In the case of witnesses, the secrecy orders are probably “screamingly unconstitutional,” in the words of one federal judge, and therefore unenforceable. This has the ironic effect of ceding control to those with a political agenda, who are most willing to defy the (probably unenforceable) secrecy order. Compare the widely-circulated but untrue accounts of the Doe investigation with news reports of Robert Mueller’s current investigation of Russian election interference, in which witnesses know they are free to talk to the press.
The difference is that the national media isn't a bunch of bought-off pushovers like the Wisconsin media was in the early to mid-2010s. In DC and in the rest of the national media, there is actually a reward to doing investigative reporting and dot-connecting to expose the money train and influence-buying, and they have enough of an ability to blow off the BS thrown out by right-wing hacks. Fox News is largely discredited outside of the RW Bubble these days, as proven by Trump's approval ratings being in the mid-30s and dropping.

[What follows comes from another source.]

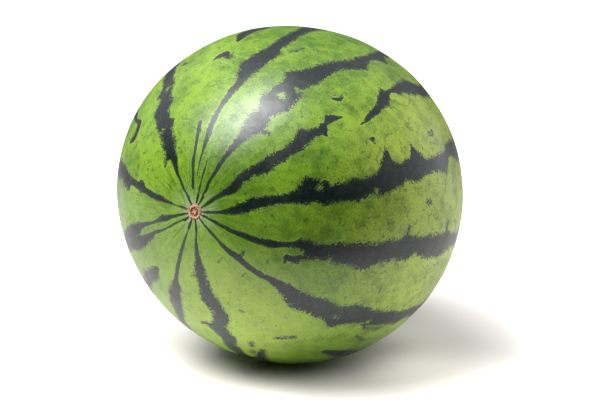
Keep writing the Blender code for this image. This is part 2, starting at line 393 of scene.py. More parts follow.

In Wisconsin, there was never enough of a pushback to the lies about John Doe that were spewed on a daily basis by the likes of Icki McKenna, Mark Belling, Charlie Sykes, or Jerry Bader. Whether that was because our state's media was incompetent or under orders by their corporate paymasters, I'll leave that up to you. But Brad Schimel, Leah Vukmir, and Scott Walker clearly think that appealing to the "victim complex" that is central to the mentality of right-wing trash in Wisconsin is still a way to win in 2018.
Let's show them that they're wrong. Fire Schimel, humiliate Vukmir, and blast the rest of the GOP out of this state and out of Congress in 2018 (especially if they do not stand up to the obstruction of justice that Trump and company are trying in DC). Doing so will be a start in restoring the fairness of the law that has gone by the wayside in the Age of Fitzwalkerstan.